Animation of the big rip (link to original). From Caldwell, Kamionkowski & Weinberg's paper: It will be necessary to modify the adopted slogan among cosmic futurologists — ‘‘Some say the world will end in fire, Some say in ice’’ — for a new fate may await our world.  [Source: NASA/STScI/G.Bacon]


DOOOOM!

Having just invented a new cosmic doomsday, the authors decided to go a step further. They worked out exactly when the big rip would occur for any given value of w, and then, for a specific example (w=-1.5, which would have a big rip about 21 billion years from now), they worked out exactly how long we'd have to wait before all of the cosmic structures we know and love be destroyed. Galaxy clusters would be erased 1 billion years before the end. The Milky Way would be dismantled with 60 million years to go. At doom-3 months, the Earth would drift away from the Sun. With 30 minutes to go, our planet would explode, and atoms would be ripped apart in the last 10-19 seconds. Discussing this handy timetable of doom, the authors state with admirable detachment that, were humans to survive long enough to observe the big rip, we might even get to watch the other galaxies get torn apart as we await the end of days. I'm sure that would be lovely.

io9, you have forsaken me

Given my affection for the original phantom energy paper, you can imagine I was intrigued the other day to see an article on the io9 website proclaiming "The Universe Could Tear Itself Apart Sooner Than Anyone Believed." Could it be some new evidence for phantom energy, I thought? Sadly, no. It turned out to be an utterly overblown scare-piece that had hidden all the beauty of the physics behind false assertions and dramatic flaming-Earth graphics.

The io9 post discusses the work of Li and colleagues, researchers in China who have published an article called "Dark Energy and the Fate of the Universe." The paper isn't bad, or even really wrong (though I don't agree with all of it). But it's really nothing new or interesting. It starts from the assumption that dark energy is dynamic and that it is evolving to have w<-1 in the future. It then uses a new parameterization of the evolution of w to draw conclusions about the fate of the Universe.

I won't go into a lot of details, but the gist is as follows. If you want to determine if w is changing with time, you have to start with some model for how it's changing -- basically, you have to assume a functional form. You look at data from the past, determine what w was then, and choose some function for w that changes with time and try to measure its parameters. In cosmology, we usually discuss time in terms of redshift (denoted by z), which is a measure of how much the Universe has expanded since whatever bit of the past we're observing. The redshift z decreases with time and is zero today; future times have negative redshifts.

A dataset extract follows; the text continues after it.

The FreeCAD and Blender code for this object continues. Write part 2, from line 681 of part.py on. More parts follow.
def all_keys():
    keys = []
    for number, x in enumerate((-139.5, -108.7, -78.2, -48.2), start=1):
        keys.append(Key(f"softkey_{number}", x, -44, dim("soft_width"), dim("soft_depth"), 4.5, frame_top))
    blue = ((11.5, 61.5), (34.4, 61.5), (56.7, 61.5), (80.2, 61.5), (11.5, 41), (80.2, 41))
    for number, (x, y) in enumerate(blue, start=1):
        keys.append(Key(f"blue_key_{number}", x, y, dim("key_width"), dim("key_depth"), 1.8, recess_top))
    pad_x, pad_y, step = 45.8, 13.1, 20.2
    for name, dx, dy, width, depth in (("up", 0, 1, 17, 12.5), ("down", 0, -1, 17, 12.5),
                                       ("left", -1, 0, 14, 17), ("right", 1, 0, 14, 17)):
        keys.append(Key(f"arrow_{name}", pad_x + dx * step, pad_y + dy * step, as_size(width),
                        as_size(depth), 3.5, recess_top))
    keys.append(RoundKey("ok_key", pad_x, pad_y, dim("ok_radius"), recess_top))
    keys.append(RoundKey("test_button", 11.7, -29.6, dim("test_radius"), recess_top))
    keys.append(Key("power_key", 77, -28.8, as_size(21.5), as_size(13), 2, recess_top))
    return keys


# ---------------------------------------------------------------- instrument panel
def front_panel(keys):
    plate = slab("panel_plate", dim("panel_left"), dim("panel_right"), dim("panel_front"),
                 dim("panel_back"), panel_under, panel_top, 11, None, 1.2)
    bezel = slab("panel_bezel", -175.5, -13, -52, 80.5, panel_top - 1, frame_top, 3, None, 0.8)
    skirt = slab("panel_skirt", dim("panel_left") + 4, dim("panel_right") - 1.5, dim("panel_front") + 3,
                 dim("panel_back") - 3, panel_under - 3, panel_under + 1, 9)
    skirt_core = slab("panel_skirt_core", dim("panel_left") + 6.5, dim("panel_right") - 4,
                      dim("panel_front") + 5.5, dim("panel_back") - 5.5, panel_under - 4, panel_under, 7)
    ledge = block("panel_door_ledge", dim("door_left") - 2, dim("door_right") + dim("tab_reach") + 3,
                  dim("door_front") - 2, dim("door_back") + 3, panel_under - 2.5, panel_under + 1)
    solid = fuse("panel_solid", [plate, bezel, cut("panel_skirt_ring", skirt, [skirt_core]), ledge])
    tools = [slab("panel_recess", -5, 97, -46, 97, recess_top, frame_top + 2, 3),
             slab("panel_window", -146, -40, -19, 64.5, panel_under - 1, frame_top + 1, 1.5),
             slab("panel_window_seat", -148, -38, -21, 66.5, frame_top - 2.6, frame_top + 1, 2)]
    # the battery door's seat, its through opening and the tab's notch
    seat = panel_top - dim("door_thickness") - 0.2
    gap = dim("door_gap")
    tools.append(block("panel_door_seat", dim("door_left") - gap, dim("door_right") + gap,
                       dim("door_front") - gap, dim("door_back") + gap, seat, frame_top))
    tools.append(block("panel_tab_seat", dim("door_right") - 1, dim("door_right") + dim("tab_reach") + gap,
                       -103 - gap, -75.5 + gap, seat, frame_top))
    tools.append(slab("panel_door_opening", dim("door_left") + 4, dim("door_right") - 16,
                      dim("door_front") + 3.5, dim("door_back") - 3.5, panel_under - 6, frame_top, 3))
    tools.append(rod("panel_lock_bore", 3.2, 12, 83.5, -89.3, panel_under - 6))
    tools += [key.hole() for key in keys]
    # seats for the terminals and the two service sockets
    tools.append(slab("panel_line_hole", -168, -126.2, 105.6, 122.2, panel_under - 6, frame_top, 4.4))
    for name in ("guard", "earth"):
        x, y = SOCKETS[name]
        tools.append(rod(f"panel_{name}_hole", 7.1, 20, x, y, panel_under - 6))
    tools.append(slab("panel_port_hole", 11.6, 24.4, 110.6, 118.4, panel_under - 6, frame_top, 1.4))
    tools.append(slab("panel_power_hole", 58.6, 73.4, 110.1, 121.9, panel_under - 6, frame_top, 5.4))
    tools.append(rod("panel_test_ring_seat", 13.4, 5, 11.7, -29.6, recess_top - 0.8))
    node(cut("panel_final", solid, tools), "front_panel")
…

A typical parameterization of dark energy looks like this: w(z) = w0 + wa (z/(1+z)). The form doesn't matter so much except in that w0 is the value of w today, a positive value of wa means w is decreasing with time, and a negative wa means it's increasing. This parameterization has the property that it goes to infinity in the future at z=-1. Li and colleagues don't like this, but it's hard for me to see why it matters. A redshift of -1 corresponds to an infinite scale factor, which is a big rip. If the only problem with the formula occurs when the big rip is actually in progress, it's hard to see why that should be a big deal for determining anything that happens up to that point.

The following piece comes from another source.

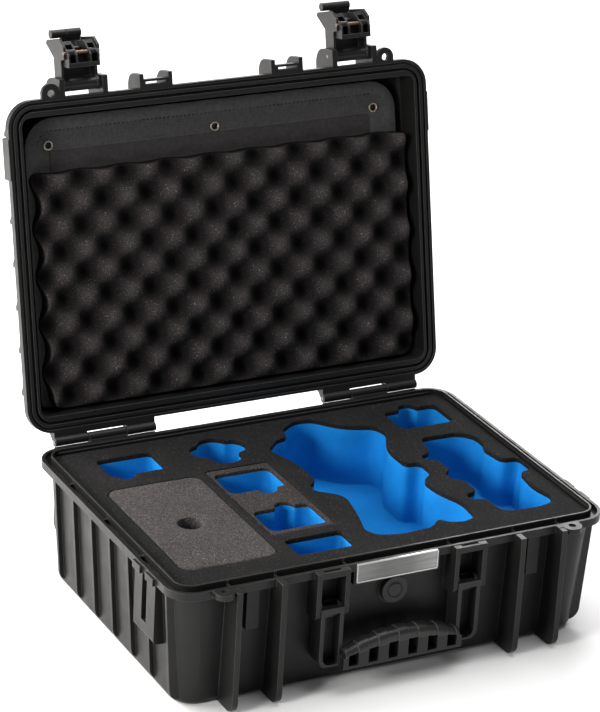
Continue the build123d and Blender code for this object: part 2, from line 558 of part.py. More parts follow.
# ---- everything ---------------------------------------------------------------------------
def main():
    os.makedirs("parts", exist_ok=True)
    save("base_shell", make_base_shell())
    save("name_plate", make_name_plate())
    for name, part in {**make_valve(), **make_foam()}.items():
        save(name, part)
    save("handle_frame", make_handle_frame())
    save("handle_grip", make_handle_grip())
    for side, sign in (("left", -1), ("right", 1)):
        ends = sorted((sign * 57.0, sign * 91.6))
        save(f"handle_pin_{side}", rod(*ends, HANDLE_Y, HANDLE_Z, HANDLE_PIN_R))
        span = sorted((sign * 96.5, sign * 208.5))
        save(f"hinge_pin_{side}", rod(*span, HINGE_Y, HINGE_Z, PIN_R))
        for name, part in make_latch(sign * LATCH_X).items():
            save(f"{name}_{side}", part, turned=True)
    save("lid_shell", make_lid_shell(), turned=True)
    save("lid_gasket", make_lid_gasket(), turned=True)
    for name, part in make_lid_pocket().items():
        save(name, part, turned=True)
    save("egg_crate_foam", make_egg_crate_foam(), turned=True)


main()
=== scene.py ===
import math

import bmesh
import bpy
import numpy as np
from mathutils import Matrix, Vector, noise
from mathutils.geometry import delaunay_2d_cdt


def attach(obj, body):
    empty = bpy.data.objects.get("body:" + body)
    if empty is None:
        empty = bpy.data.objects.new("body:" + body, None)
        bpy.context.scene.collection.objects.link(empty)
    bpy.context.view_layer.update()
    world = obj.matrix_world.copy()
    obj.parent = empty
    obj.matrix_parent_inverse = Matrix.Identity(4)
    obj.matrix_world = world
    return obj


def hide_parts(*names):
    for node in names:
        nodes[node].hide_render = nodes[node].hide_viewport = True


MM = 0.001
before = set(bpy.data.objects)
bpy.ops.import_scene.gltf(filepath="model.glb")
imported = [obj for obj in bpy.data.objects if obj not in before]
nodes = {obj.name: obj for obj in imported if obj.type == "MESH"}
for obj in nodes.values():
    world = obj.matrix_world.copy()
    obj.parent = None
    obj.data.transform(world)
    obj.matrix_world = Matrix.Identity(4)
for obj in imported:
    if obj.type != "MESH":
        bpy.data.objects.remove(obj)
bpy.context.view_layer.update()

# The lid is drawn closed, in millimetres, and turned back about the hinge pins.
HINGE = Vector((0.0, 177.9, 131.7))
LID_OPEN = math.radians(102.3)
CLOSED = Matrix.Identity(4)
OPENED = Matrix.Translation(HINGE) @ Matrix.Rotation(-LID_OPEN, 4, "X") @ Matrix.Translation(-HINGE)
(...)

In any case, they have an alternative, slightly more complicated parameterization, for which w doesn't go to infinity at z=-1: w(z) = w0 + wa [ln(2+z)/(1+z) - ln(2)]. In their formulation, a positive wa means w is increasing, and a negative wa means w is decreasing. They run some simulations and find out that the best-fit points for w0 and wa -- the values the data seem to be pointing to -- imply a big rip will occur.
Constraints on wa and w0 for the model by Li and colleagues. The red point indicates their best fit. The green point is a cosmological constant. The brown region is the best-fit region and the blue region is the 95.4% confidence region. [Source: Li X D et al. 2012 (Sci China-Phys Mech Astron 55,1330)] 
Shouldn't I be scared?

The fact that the best-fit point implies a big rip sounds important, but it isn't really. Many of the latest results have a best-fit value for w that's less than -1; the data just aren't yet good enough for us to draw any conclusions. A cosmological constant easily fits the data, and there's no compelling evidence that dark energy is anything more exotic. Also, as Li and colleagues readily admit, all their conclusions are based on the assumption that dark energy follows their own special functional form -- if it doesn't (and there's no reason to think it would), there's nothing they can say about what would happen.

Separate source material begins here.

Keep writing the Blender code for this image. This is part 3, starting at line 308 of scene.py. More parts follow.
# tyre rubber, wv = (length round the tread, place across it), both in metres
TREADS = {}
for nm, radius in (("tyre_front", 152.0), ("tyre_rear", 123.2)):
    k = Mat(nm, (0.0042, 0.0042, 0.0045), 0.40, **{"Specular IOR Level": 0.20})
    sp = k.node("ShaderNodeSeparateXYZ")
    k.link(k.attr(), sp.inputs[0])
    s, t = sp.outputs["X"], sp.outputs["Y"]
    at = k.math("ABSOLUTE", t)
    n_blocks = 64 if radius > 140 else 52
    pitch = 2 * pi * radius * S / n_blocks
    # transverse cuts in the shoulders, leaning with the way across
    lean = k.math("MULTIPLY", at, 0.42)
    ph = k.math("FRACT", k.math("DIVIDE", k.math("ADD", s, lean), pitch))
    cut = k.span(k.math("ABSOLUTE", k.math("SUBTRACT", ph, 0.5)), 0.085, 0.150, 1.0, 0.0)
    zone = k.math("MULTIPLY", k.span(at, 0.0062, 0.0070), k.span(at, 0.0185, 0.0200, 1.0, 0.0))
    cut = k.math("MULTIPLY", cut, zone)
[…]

Nonetheless, Li and colleagues go on to calculate when the big rip would occur with both their best-fit value and their worst-case value (the value still allowed by the data in which the big rip happens soonest) and they say that doomsday could be as soon as 16.7 billion years from now. They even include their own timetable of doom, with earlier times than the original one.

It's a reasonable calculation to make, but I wouldn't call it newsworthy. The comparison they make to say it's "earlier than we thought" is with Caldwell's doomsday value, which used an arbitrarily chosen w=-1.5 for illustrative purposes, not from a fit to any data. The io9 people apparently got hooked by an unreasonably enthusiastic press release and ran with it, trying to stir up the paper's conclusions to make it as significant and alarming as possible.

Disappointingly, the io9 article also contains several blatantly wrong statements, such as "cosmologists are pretty sure dark energy has a value less than -1" (not true!) and "a likely value of -1.5" (completely ruled out!) and "the cosmologists are fairly convinced that w will continue to exhibit a value less than -1 well into the future" (also totally wrong!). Phantom energy is truly an awesome idea, but I don't think many cosmologists would say it's especially likely, and certainly none of us would bet the house. The theoretical problems are substantial and the data just aren't good enough yet for us to say anything either way. The big rip scenario is still fun to think about; it's not necessary to think it's actually imminent to appreciate that. Probably dark energy is a cosmological constant -- and plenty weird enough.

Did I mention theory is awesome?

As a theorist, I encounter a lot of really bizarre ideas. Sometimes I encounter an idea like phantom energy, which is incredibly cool and leads to some truly revolutionary possibilities ... but is probably ultimately wrong. Other times, I get to study something like dark energy, which is mind-bending in a totally different way: not because it breaks physics and makes the Universe blow up, but because it is, contrary to all our understanding, actually out there, just waiting for us to figure it out.